**Exercise:** Print, exactly as they stand, the lines from the start of the listing to the line containing "shape: optional rule", inclusive.
____ Material provided
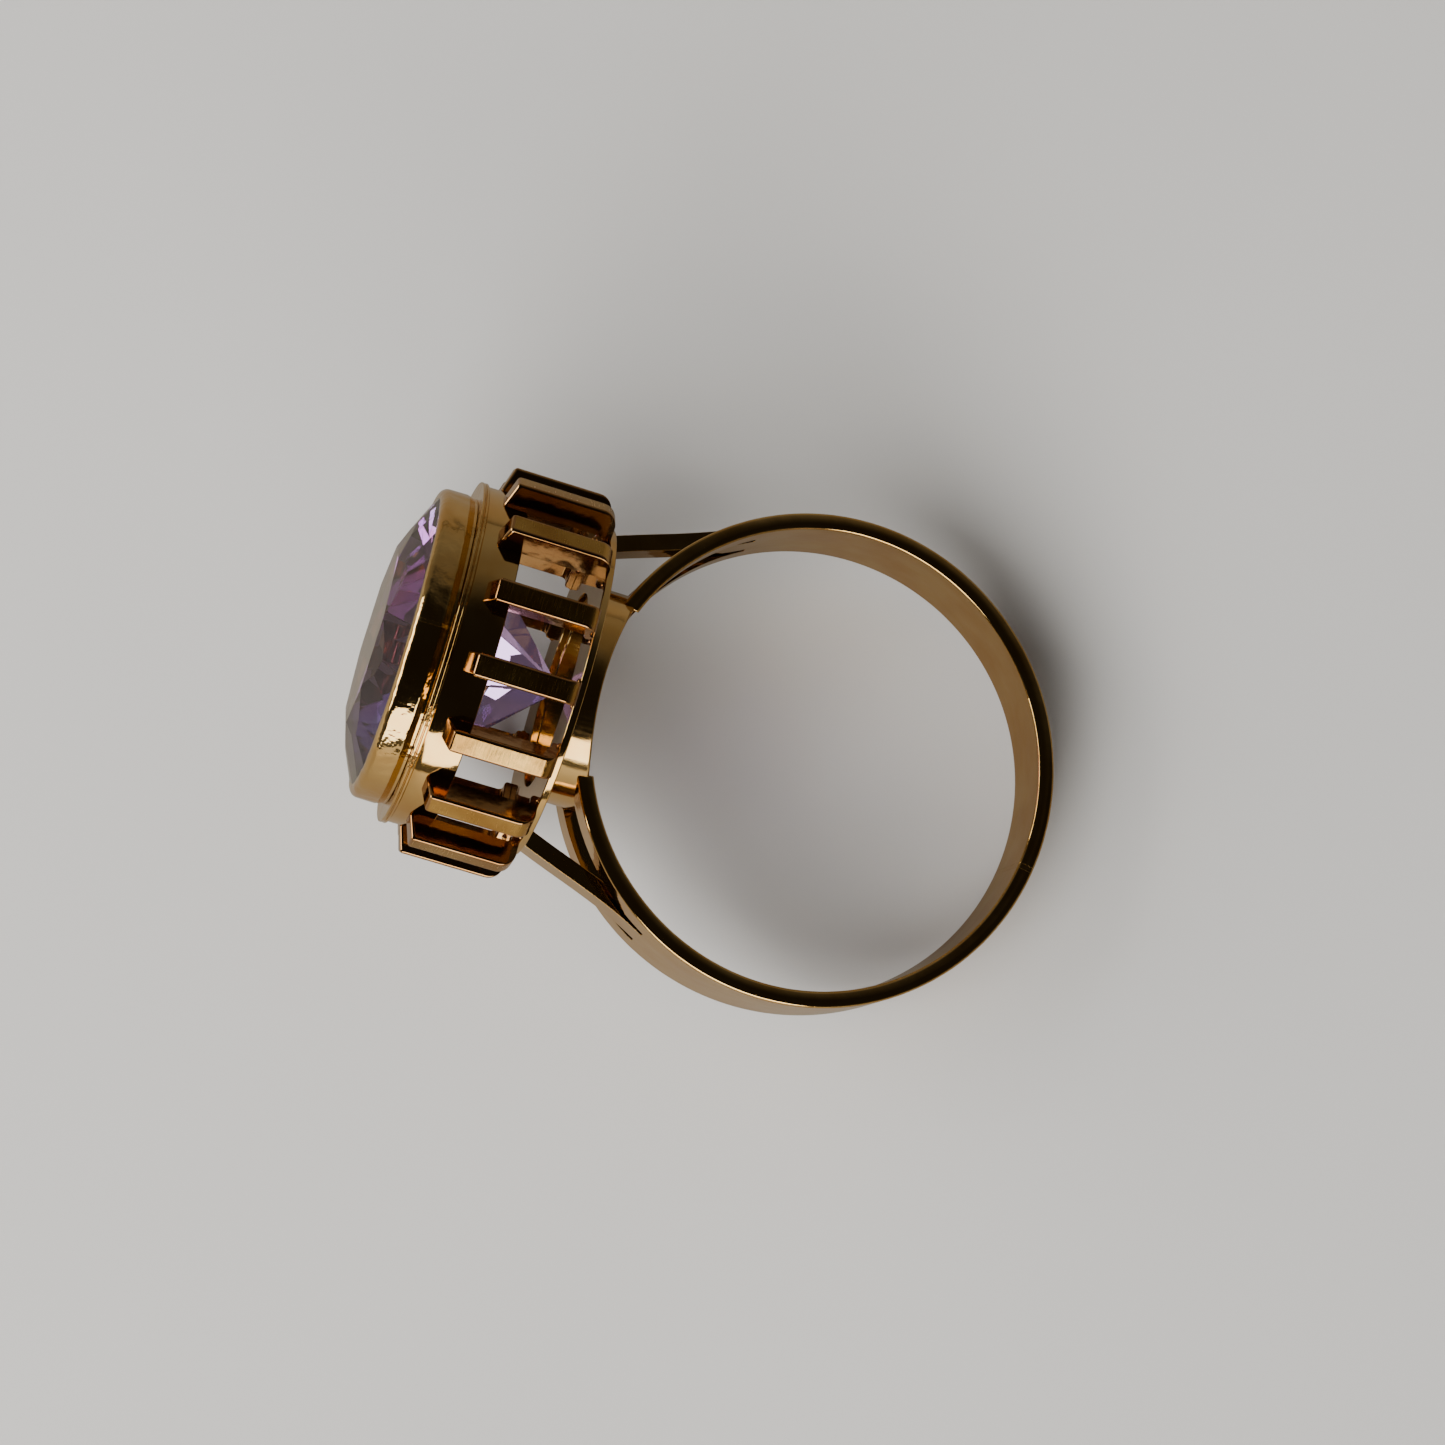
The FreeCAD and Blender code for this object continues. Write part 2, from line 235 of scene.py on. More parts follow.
def lathe(outline: Sequence[Pair], segments: int,
          shape: Optional[Callable[[float, float, float], Vector]] = None) -> Solid:
    """Turn a closed (radius, height) outline round the head axis.

    Args:
        outline: the outline's points in order.
        segments: how many spans go round.
        shape: optional rule that moves each point, from its angle, radius and height.

    Returns:
        The closed ring as a mesh.
    """
    bm = bmesh.new()
    rows = []
    for index in range(segments):
        angle = math.tau * index / segments
        row = []
        for radius, height in outline:
            place = shape(angle, radius, height) if shape else on_ring(angle, radius, height)
            row.append(bm.verts.new(place))
        rows.append(row)
    skin_rows(bm, rows, True)
    return bm


def on_ring(angle: float, radius: float, height: float) -> Vector:
    """Place a point from its angle round the head axis, its radius and its height."""
    return Vector((radius * math.cos(angle), radius * math.sin(angle), height))


def skin_rows(bm: Solid, rows: Sequence[Sequence[Vert]], closed: bool) -> None:
    """Join rows of equal length, each a closed loop, with quads.

    Args:
        bm: the mesh that holds the rows.
        rows: the rows in order.
        closed: whether the last row joins the first.
    """
    count = len(rows)
    for index in range(count if closed else count - 1):
        near = rows[index]
        far = rows[(index + 1) % count]
        size = len(near)
        for step in range(size):
            after = (step + 1) % size
            bm.faces.new((near[step], far[step], far[after], near[after]))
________
**Solution:**
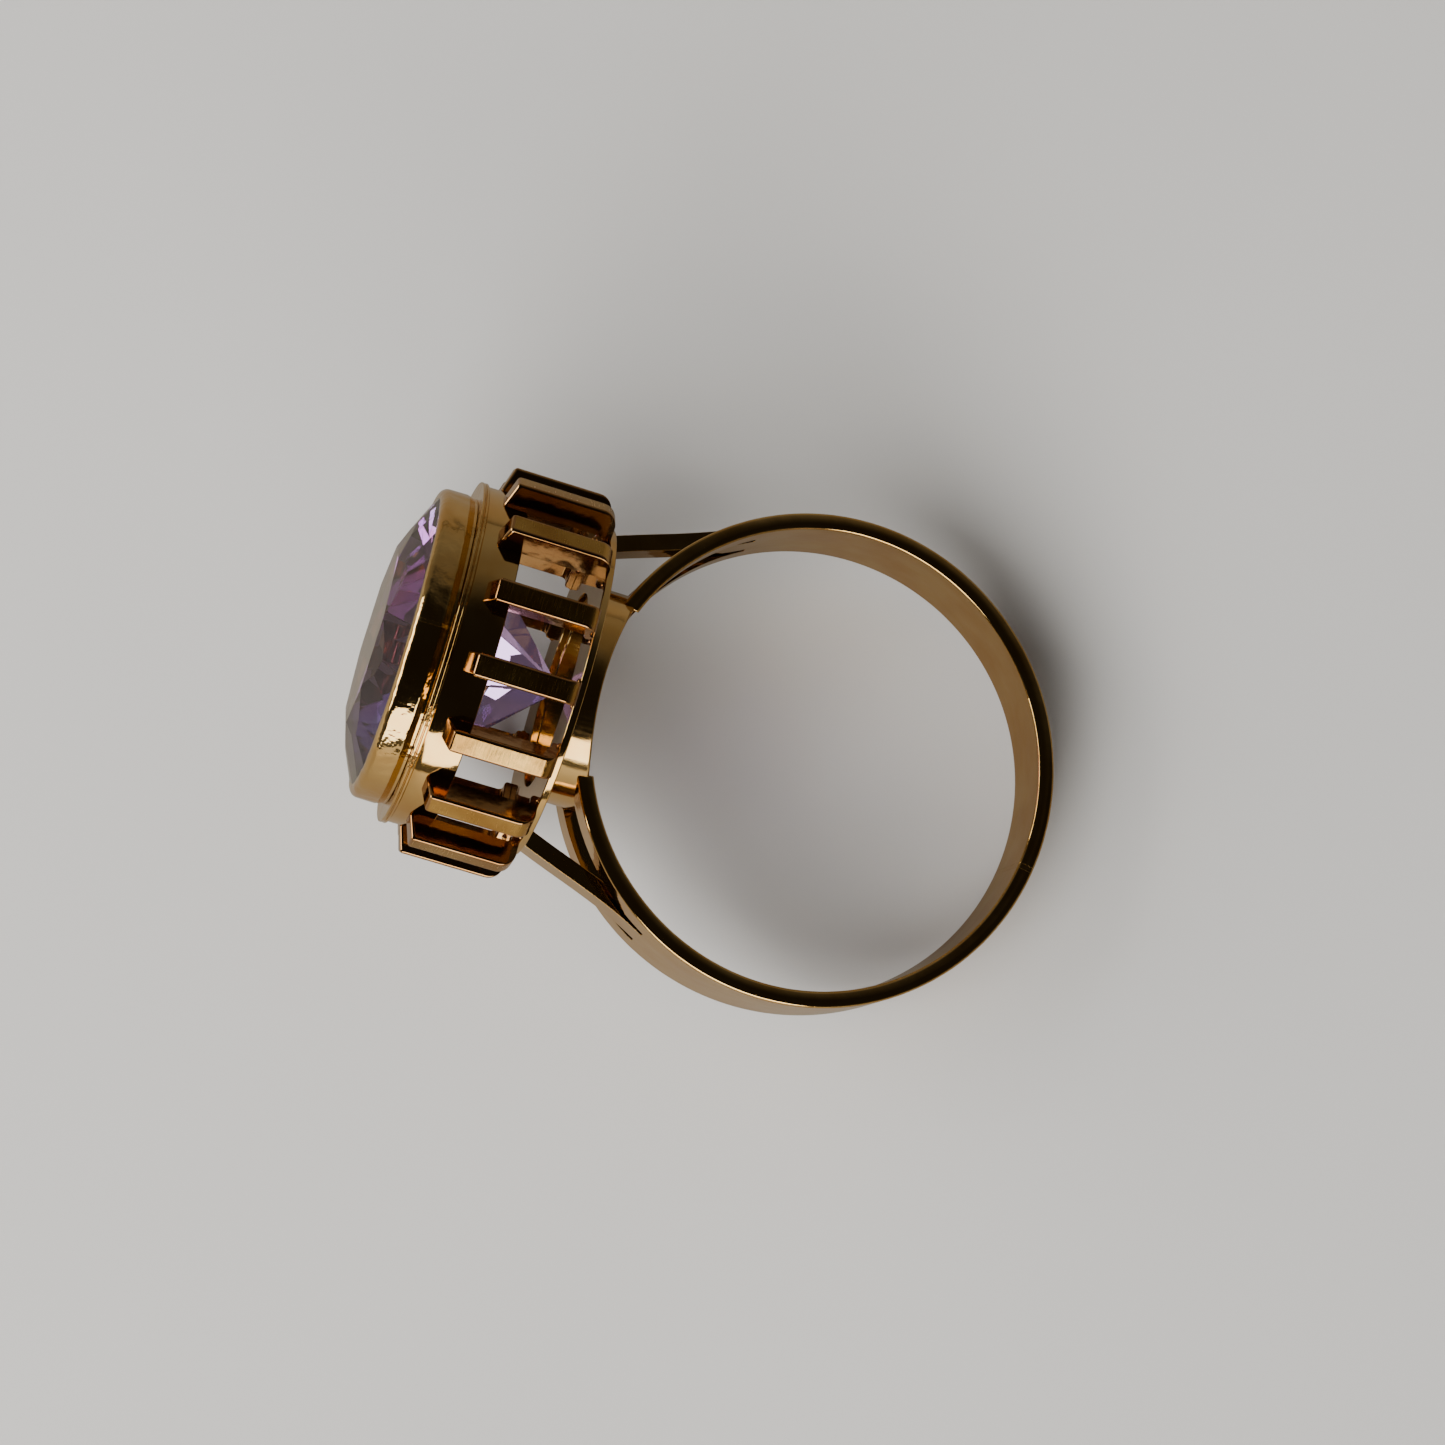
The FreeCAD and Blender code for this object continues. Write part 2, from line 235 of scene.py on. More parts follow.
def lathe(outline: Sequence[Pair], segments: int,
          shape: Optional[Callable[[float, float, float], Vector]] = None) -> Solid:
    """Turn a closed (radius, height) outline round the head axis.

    Args:
        outline: the outline's points in order.
        segments: how many spans go round.
        shape: optional rule that moves each point, from its angle, radius and height.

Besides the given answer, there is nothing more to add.